4.3. De rechtbank is op grond van het voorgaande van oordeel dat het bestreden besluit gelet op de strekking van artikel 3:2 van de Awb niet met de vereiste zorgvuldigheid is voorbereid. Gelet op het vorenstaande is het beroep gegrond en dient het bestreden besluit te worden vernietigd.
5. De rechtbank ziet in dit geval aanleiding verweerder met toepassing van artikel 8:75, eerste lid, Algemene wet bestuursrecht te veroordelen in de kosten die eiser in verband met de behandeling van het beroep redelijkerwijs heeft moeten maken. Deze kosten zijn op voet van het bepaalde in het Besluit proceskosten bestuursrecht vastgesteld op € 644,-- (1 punt voor het beroepschrift en 1 punt voor het verschijnen ter zitting met een waarde per punt van € 322,-- en wegingsfactor 1).

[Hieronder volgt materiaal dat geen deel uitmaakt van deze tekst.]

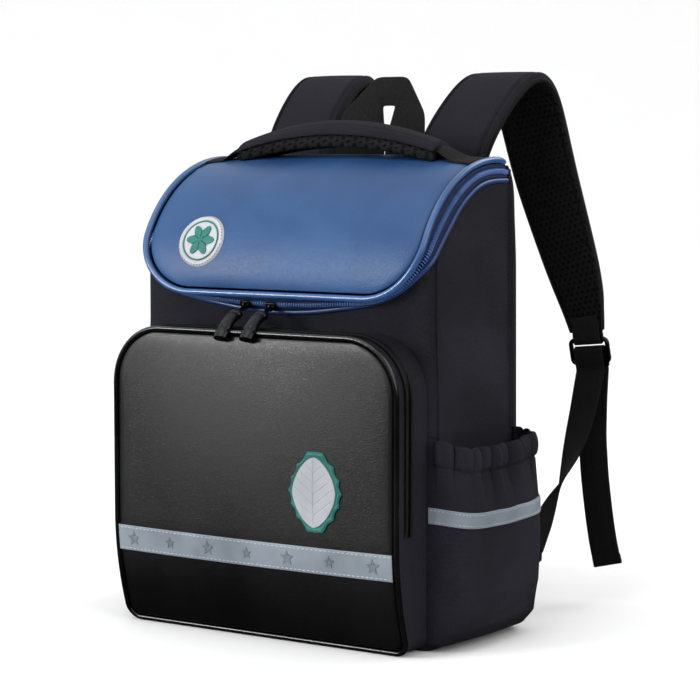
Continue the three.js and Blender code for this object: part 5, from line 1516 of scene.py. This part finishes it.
handle_rows = edged(-PAD_SPAN, PAD_SPAN, 90, 3.0, 6)
grids = skins(handle_top, handle_rows, edged(-1, 1, 26, 0.22, 7), -5.5, 1.2, -2.4)
pad = piece("handle_cushion", grids, OXFORD, "oxford_cloth", ["handle_pad"])
grids = skins(handle_point, handle_rows, edged(-0.99, 0.99, 26, 0.3, 7), -17.5, -5.4, -9.0)
piece("handle_mesh", grids, COARSE_MESH, "spacer_mesh", ["handle_lining"])
x = np.linspace(-PAD_SPAN + 3, PAD_SPAN - 3, 300)
seams = [seam(*line_on(handle_top, x, v + 0 * x, 0.45), 3.4) for v in (-HANDLE_SEAM, HANDLE_SEAM)]
stitches("handle_stitches", seams, (2.4, 0.6, 0.5), THREAD, "oxford_cloth")

# %% The handle's webbing ends
TAB_END, TAB_EASE, TAB_BOX = 135.0, 21.0, (118.0, 132.0)


def tab_point(x, v, lift):
    """Webbing that eases from the middle of the handle's end down to the lid."""
    y = HANDLE_Y + v * WEBBING_HALF
    s = LID_LENGTH * (1 - np.arcsin(np.clip((LID_BACK_Y - y) / LID_REACH, 0, 1)) / QUARTER)
    on_lid = hood(x, s, 0.0)[..., 2] + GAP
    middle = handle_point(np.full(np.shape(x), PAD_SPAN), v, -4.5)[..., 2]
    narrow = 1 - 0.25 * smooth((PAD_SPAN + 8 - x) / 8)
    z = mix(middle, on_lid, smooth((x - PAD_SPAN) / TAB_EASE)) + lift
    return points(x, HANDLE_Y + v * WEBBING_HALF * narrow, z)


def crossed_box(surface, u, v, lift, spacing=2.6):
    """Stitches round a rectangle on a surface and along its two diagonals."""
    t = np.linspace(0, 1, 60)
    a, b, c, d = (u[0], v[0]), (u[1], v[0]), (u[1], v[1]), (u[0], v[1])
    return join_seams([
        seam(*line_on(surface, mix(p[0], q[0], t), mix(p[1], q[1], t), lift), spacing)
        for p, q in ((a, b), (b, c), (c, d), (d, a), (a, c), (b, d))
    ])


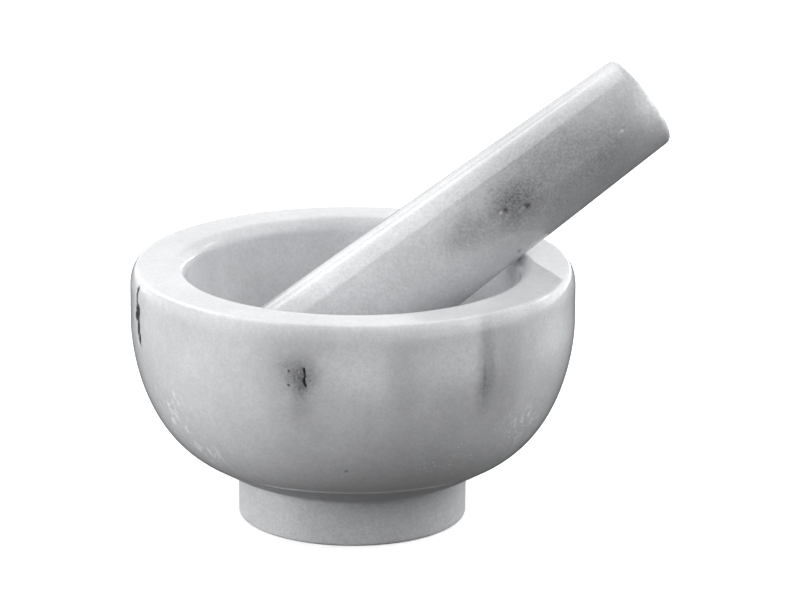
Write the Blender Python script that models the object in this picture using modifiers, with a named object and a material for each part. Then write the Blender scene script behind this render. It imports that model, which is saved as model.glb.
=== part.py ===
"""A marble mortar with its pestle leaning in the bowl.

The bowl stands on the ground plane, its axis is the Z axis, and the middle of the foot's underside is the
origin. The pestle is a separate turned piece that rests on the bowl's inner lip and on the wall of the
hollow. It leans towards +X. Every length below is in millimetres and is turned into metres where it is used.
"""

from math import cos, pi, radians, sin

import bpy
from mathutils import Matrix, Vector

MM = 0.001

# The bowl, from outside
BOWL_RADIUS = 51.0
BOWL_HEIGHT = 59.3
BELLY_HEIGHT = 47.2  # the lowest height at which the wall has its full radius
BELLY_DROP = 36.2  # from there to the point that the wall's curve would reach on the axis
BELLY_SHOULDER = 1.815  # exponent of the curve in height
BELLY_FLANK = 4.32  # exponent of the curve in radius
BELLY_END = 16.2  # height at which the polished curve ends and the plain cone under it begins
UNDER_RADIUS = 30.4  # small end of that cone
UNDER_HEIGHT = 12.4
RIM_ROUND_OUT = 1.9  # the rim's outer edge is a quarter of an ellipse this wide
RIM_ROUND_DOWN = 4.4  # and this high

# The foot
FOOT_RADIUS = 26.3
FOOT_COVE_DROP = 2.2  # height of the hollow curve that joins the foot to the bowl
FOOT_EDGE_ROUND = 0.7

# The hollow
LIP_ROUND = 3.0
LIP_FLAT_RADIUS = 41.3  # where the flat top of the rim ends
FLOOR_HEIGHT = 16.0

# The pestle, a single turned piece that is thickest at its head
HEAD_RADIUS = 13.86
GRIP_RADIUS = 11.48  # at the other end
HEAD_TO_END = 103.25
END_ROUND = 1.4
END_DOME = 0.5

# How it leans: its axis crosses the plane x = 0 at this point
LEAN_ABOVE_LEVEL = radians(32.17)
LEAN_TOWARDS_BACK = radians(20)
CROSSING = Vector((0.0, -3.05, 48.33))
CROSSING_TO_HEAD = 19.0  # down the axis, which leaves the head 0.3 mm clear of the hollow's wall

# How finely the solids are cut: flat faces round each piece, and straight pieces in each curve of a profile
BOWL_TURNS = 72
PESTLE_TURNS = 56
HOLLOW_PIECES = 14
LIP_PIECES = 5
RIM_EDGE_PIECES = 6
BELLY_PIECES = 11
COVE_PIECES = 4
FOOT_EDGE_PIECES = 3
END_DOME_PIECES = 4
END_ROUND_PIECES = 5
HEAD_PIECES = 12

# White-grey marble: the bowl is polished a little brighter than the pestle
BOWL_GREY = (0.62, 0.63, 0.65)
BOWL_ROUGHNESS = 0.18
PESTLE_GREY = (0.64, 0.65, 0.67)
PESTLE_ROUGHNESS = 0.25


def arc(centre_x, centre_z, radius_x, radius_z, start, end, pieces):
    """Points of an ellipse between two angles in degrees, both ends included."""
    points = []
    for i in range(pieces + 1):
        angle = radians(start + (end - start) * i / pieces)
        points.append((centre_x + radius_x * cos(angle), centre_z + radius_z * sin(angle)))
    return points


def belly():
    """The outer wall's curve, from its full radius down to the height where it ends."""
    points = []
    for i in range(1, BELLY_PIECES + 1):
        # The steps get shorter towards the underside, where the curve turns most.
        height = BELLY_HEIGHT - (BELLY_HEIGHT - BELLY_END) * sin(0.5 * pi * i / BELLY_PIECES)
        depth = (BELLY_HEIGHT - height) / BELLY_DROP
        radius = BOWL_RADIUS * (1 - depth**BELLY_SHOULDER) ** (1 / BELLY_FLANK)
        points.append((radius, height))
    return points


def bowl_profile():
    """(radius, height) from the middle of the hollow's floor, over the rim and down to the underside."""
    lip_height = BOWL_HEIGHT - LIP_ROUND
    hollow_radius = LIP_FLAT_RADIUS - LIP_ROUND
    rim_out = BOWL_RADIUS - RIM_ROUND_OUT
    rim_height = BOWL_HEIGHT - RIM_ROUND_DOWN
    cove_out = UNDER_RADIUS - FOOT_RADIUS
    foot_top = UNDER_HEIGHT - FOOT_COVE_DROP
    edge = FOOT_EDGE_ROUND
    points = arc(0, lip_height, hollow_radius, lip_height - FLOOR_HEIGHT, -90, 0, HOLLOW_PIECES)
    points += arc(LIP_FLAT_RADIUS, lip_height, LIP_ROUND, LIP_ROUND, 180, 90, LIP_PIECES)[1:]
    points += arc(rim_out, rim_height, RIM_ROUND_OUT, RIM_ROUND_DOWN, 90, 0, RIM_EDGE_PIECES)
    points += [(BOWL_RADIUS, BELLY_HEIGHT)]
    points += belly()
    points += [(UNDER_RADIUS, UNDER_HEIGHT)]
    points += arc(UNDER_RADIUS, foot_top, cove_out, FOOT_COVE_DROP, 90, 180, COVE_PIECES)[1:]
    points += arc(FOOT_RADIUS - edge, edge, edge, edge, 0, -90, FOOT_EDGE_PIECES)
    points += [(0, 0)]
    return points


def pestle_profile():
    """(radius, height) from the middle of the grip's end down to the head's tip; the head's centre is at 0."""
    shoulder = HEAD_TO_END - END_DOME - END_ROUND
    dome_radius = GRIP_RADIUS - END_ROUND
    points = []
    for i in range(END_DOME_PIECES):
        part = i / END_DOME_PIECES
        points.append((dome_radius * part, HEAD_TO_END - END_DOME * part**2))
    points += arc(dome_radius, shoulder, END_ROUND, END_ROUND, 90, 0, END_ROUND_PIECES)
    points += arc(0, 0, HEAD_RADIUS, HEAD_RADIUS, 0, -90, HEAD_PIECES)
    return points


def material(name, colour, roughness):
    made = bpy.data.materials.new(name)
    made.use_nodes = True
    shader = made.node_tree.nodes["Principled BSDF"]
    shader.inputs["Base Color"].default_value = (*colour, 1)
    shader.inputs["Roughness"].default_value = roughness
    return made


def turned(name, profile, turns, surface, collection):
    """A solid turned round its own Z axis from a profile that starts and ends on the axis."""
    mesh = bpy.data.meshes.new(name)
    corners = [(radius * MM, 0, height * MM) for radius, height in profile]
    lines = [(i, i + 1) for i in range(len(corners) - 1)]
    mesh.from_pydata(corners, lines, [])
    mesh.materials.append(surface)
    solid = bpy.data.objects.new(name, mesh)
    collection.objects.link(solid)
    screw = solid.modifiers.new("Turned", "SCREW")
    screw.axis = "Z"
    screw.steps = turns
    screw.render_steps = turns
    screw.use_merge_vertices = True
    screw.merge_threshold = 0.00001
    screw.use_smooth_shade = True
    return solid


def lean_direction():
    level = cos(LEAN_ABOVE_LEVEL)
    return Vector(
        (level * cos(LEAN_TOWARDS_BACK), level * sin(LEAN_TOWARDS_BACK), sin(LEAN_ABOVE_LEVEL))
    )


def main():
    for old in list(bpy.data.objects):
        bpy.data.objects.remove(old)
    collection = bpy.data.collections.new("MortarAndPestle")
    bpy.context.scene.collection.children.link(collection)

    bowl_stone = material("bowl_marble", BOWL_GREY, BOWL_ROUGHNESS)
    pestle_stone = material("pestle_marble", PESTLE_GREY, PESTLE_ROUGHNESS)
    turned("mortar", bowl_profile(), BOWL_TURNS, bowl_stone, collection)
    pestle = turned("pestle", pestle_profile(), PESTLE_TURNS, pestle_stone, collection)

    # The pestle's origin is the centre of its rounded head, and its own Z axis runs up the grip.
    head = (CROSSING - CROSSING_TO_HEAD * lean_direction()) * MM
    tilt = Matrix.Rotation(pi / 2 - LEAN_ABOVE_LEVEL, 4, "Y")
    heading = Matrix.Rotation(LEAN_TOWARDS_BACK, 4, "Z")
    pestle.matrix_world = Matrix.Translation(head) @ heading @ tilt


main()
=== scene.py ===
"""Looks of the marble mortar and pestle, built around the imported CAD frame.

Both pieces are turned from their outlines as fine meshes, with the natural flaws of the stone cut into
them, and get a procedural marble. The camera, the lights and the floor are a plain studio.

Lengths are in metres, apart from names that end in _MM and from the sizes of flaws and of the marble's
patterns. Those are in millimetres of each piece's own frame, which has the turning axis as its Z axis.
"""

from collections import namedtuple
from math import cos, hypot, pi, radians, sin

import bpy
import numpy as np
from mathutils import Matrix, Quaternion, Vector, noise


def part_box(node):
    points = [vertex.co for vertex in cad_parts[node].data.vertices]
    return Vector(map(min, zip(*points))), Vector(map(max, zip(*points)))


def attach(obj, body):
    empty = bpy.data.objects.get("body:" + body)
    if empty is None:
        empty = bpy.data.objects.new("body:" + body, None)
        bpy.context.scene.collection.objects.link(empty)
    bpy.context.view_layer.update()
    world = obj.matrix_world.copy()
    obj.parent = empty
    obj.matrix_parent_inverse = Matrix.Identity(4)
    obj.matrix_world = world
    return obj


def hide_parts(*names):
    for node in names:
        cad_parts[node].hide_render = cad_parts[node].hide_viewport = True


MM = 0.001

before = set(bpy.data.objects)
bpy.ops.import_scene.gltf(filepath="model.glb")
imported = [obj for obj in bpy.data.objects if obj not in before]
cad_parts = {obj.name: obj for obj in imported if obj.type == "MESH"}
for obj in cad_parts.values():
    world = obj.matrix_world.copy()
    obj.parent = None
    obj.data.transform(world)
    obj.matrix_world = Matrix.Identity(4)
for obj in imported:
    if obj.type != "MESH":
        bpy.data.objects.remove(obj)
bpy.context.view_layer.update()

# ---------------------------------------------------------------- sizes of the bowl
BOWL_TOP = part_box("mortar")[1]
BOWL_RADIUS = BOWL_TOP.x
BOWL_HEIGHT = BOWL_TOP.z
BELLY_HEIGHT = 47.2 * MM  # the lowest height at which the wall has its full radius
BELLY_DROP = 36.2 * MM  # from there to the point that the wall's curve would reach on the axis
BELLY_SHOULDER = 1.815  # exponent of the curve in height
BELLY_FLANK = 4.32  # exponent of the curve in radius
BELLY_END = 16.2 * MM  # the polished wall ends here, and the honed cone begins
UNDER_RADIUS = 30.4 * MM
UNDER_HEIGHT = 12.4 * MM
RIM_ROUND_OUT = 1.9 * MM
RIM_ROUND_DOWN = 4.4 * MM
FOOT_RADIUS = 26.3 * MM
FOOT_COVE_DROP = 2.2 * MM
FOOT_EDGE_ROUND = 0.7 * MM
LIP_ROUND = 3.0 * MM
LIP_FLAT_RADIUS = 41.3 * MM
FLOOR_HEIGHT = 16.0 * MM

# ---------------------------------------------------------------- sizes of the pestle
HEAD_RADIUS = 13.86 * MM
GRIP_RADIUS = 11.48 * MM
END_ROUND = 1.4 * MM
END_DOME = 0.5 * MM

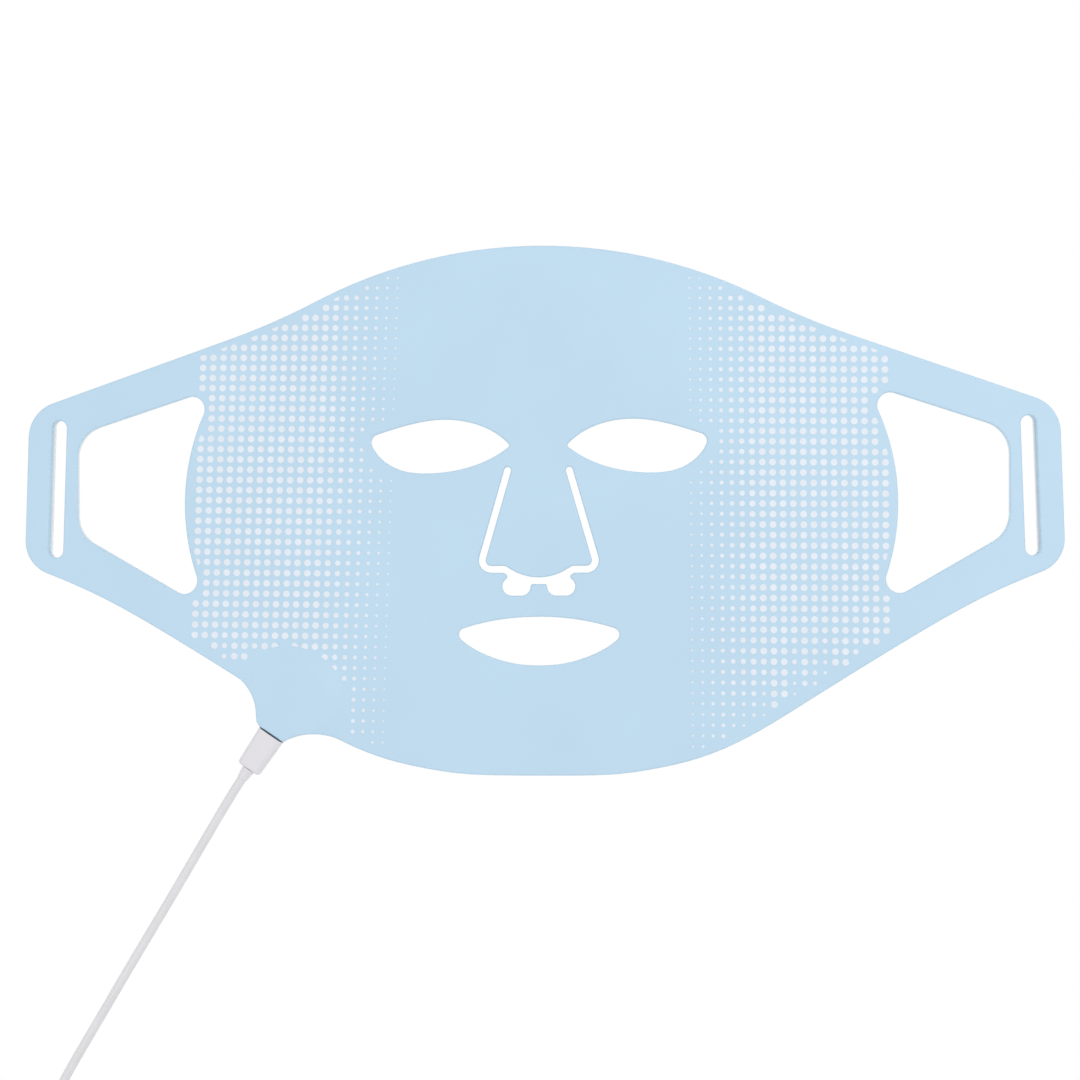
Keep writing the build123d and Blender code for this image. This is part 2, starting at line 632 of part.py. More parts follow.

6. De rechtbank wijst met toepassing van artikel 8:74, eerste lid Awb de Staat der Nederlanden aan als rechtspersoon die aan eiser het betaalde griffiegeld ad € 102, 10 dient te vergoeden.
III. BESLISSING
De Rechtbank 's-Gravenhage,
RECHT DOENDE:
1. verklaart het beroep gegrond;
2. vernietigt het bestreden besluit;
3. bepaalt dat verweerder een nieuw besluit op het bezwaarschrift neemt met in achtneming van hetgeen in de uitspraak is overwogen;
4. veroordeelt verweerder in de proceskosten ad € 644,--, onder aanwijzing van de Staat der Nederlanden (Ministerie van Justitie) als rechtspersoon die deze kosten dient te vergoeden en aan de griffier dient te betalen;
5. gelast dat de Staat der Nederlanden als rechtspersoon het door eiser betaalde griffierecht ad € 102,10 vergoedt.
Aldus gedaan door mr. C.P.E.M. Fonteijn-van der Meulen, voorzitter en mrs. J. Brand en M.J.M. Marseille, rechters, door de voorzitter en drs. S.R. Jonkergouw, griffier, ondertekend en in het openbaar uitgesproken op 1 juli 2002, in tegenwoordigheid van de griffier.